The observatory, in the turret (modelled after the gun turret of the ironclad ship USS Monitor), housed a 9-inch Alvan Clark refractor donated by Joseph E. Sheffield. The telescope was later housed in the dome on Bingham Hall (the dome later converted to a small planetarium, and now used as an experimental aquarium).

An 8-inch telescope financed by E.M. Reed of New Haven was first used for photographing the Sun during the Transit of Venus on December 6, 1882.

The observatory also possessed an heliometer, ordered from Repsold and Sons by H. A. Newton in 1880, delivered in time for measurements of the Transit of Venus on December 6, 1882 for determination of solar parallax. This is the same type of instrument that Friedrich Bessel used in 1838 for the first significant determination of a stellar parallax (of the star 61 Cygni). Under the direction of W. L. Elkin from 1883 to 1910 the heliometer yielded (according to Frank Schlesinger) the most (238) and the best parallaxes obtained before the advent of photographic astrometry.

In the late 1890's, W. L. Elkin built two batteries of cameras equipped with rotating shutters for obtaining the velocities as well as the heights of meteors, pioneering work in the study of meteors.

The Loomis Tower on Canner Street, erected in 1923 in memory of Elias Loomis (1811-1889), was at the time the largest polar telescope in America. The installation was originally designed for the comfort of the observer who sat at the eyepiece in a warm room at the top of the tower. The tube (beneath the stairs) was parallel to the polar axis of the Earth. The building at the base of the tower had a sliding roof and housed a 30-inch optical flat coelostat mirror driven equatorially and reflecting light from any unobscured part of the sky through both a 15-inch photographic and a 10-inch visual guide telescope, both of the same focal length, 600 inches.

In 1945, the telescope was reversed, with the 15-inch objective at the top, the plate holder at the foot of the tube. The telescope was thus rigidly mounted for photographing the polar region only, for the purpose of investigating the wobbling of the axis of rotation of the earth and redetermining the constants of precession and nutation.

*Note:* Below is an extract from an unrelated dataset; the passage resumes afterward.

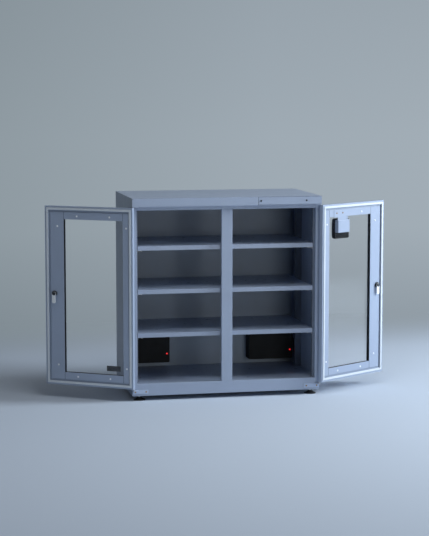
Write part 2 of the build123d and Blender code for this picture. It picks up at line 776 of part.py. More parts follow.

The Loomis Telescope was moved to Bethany, CT in 1957, to continue monitoring the apparent motion of the axis of the earth. Carol Williams analyzed plates for her Ph.D. thesis, 1967. She found apparent motions largely correlated with tidal disturbances of the earth's crust.

In 1925, Schlesinger, who has been described as "the father of modern astrometry" in part for his role in perfecting the photographic methods of parallax determination, established a Southern Station at Johannesburg, South Africa. A 26-inch long-focus refractor was erected at this site for the determination of parallaxes of southern stars (it was the largest refractor in the southern hemisphere when first installed). Nearly 70000 plates were taken with this telescope, which was moved to Mount Stromlo Observatory in Australia in 1952. The telescope was destroyed by a firestorm on January 18, 2003 which also destroyed the other main telescopes at the Observatory, the library and many of the buildings as well as 500 houses in Canberra. The firestorm was a sad end to a telescope that played a major role in defining our knowledge of the distances, motions and masses of the brighter stars during the 20th century. An abridged version of this manuscript appears in the journal Astronomy and Geophysics (October 2003).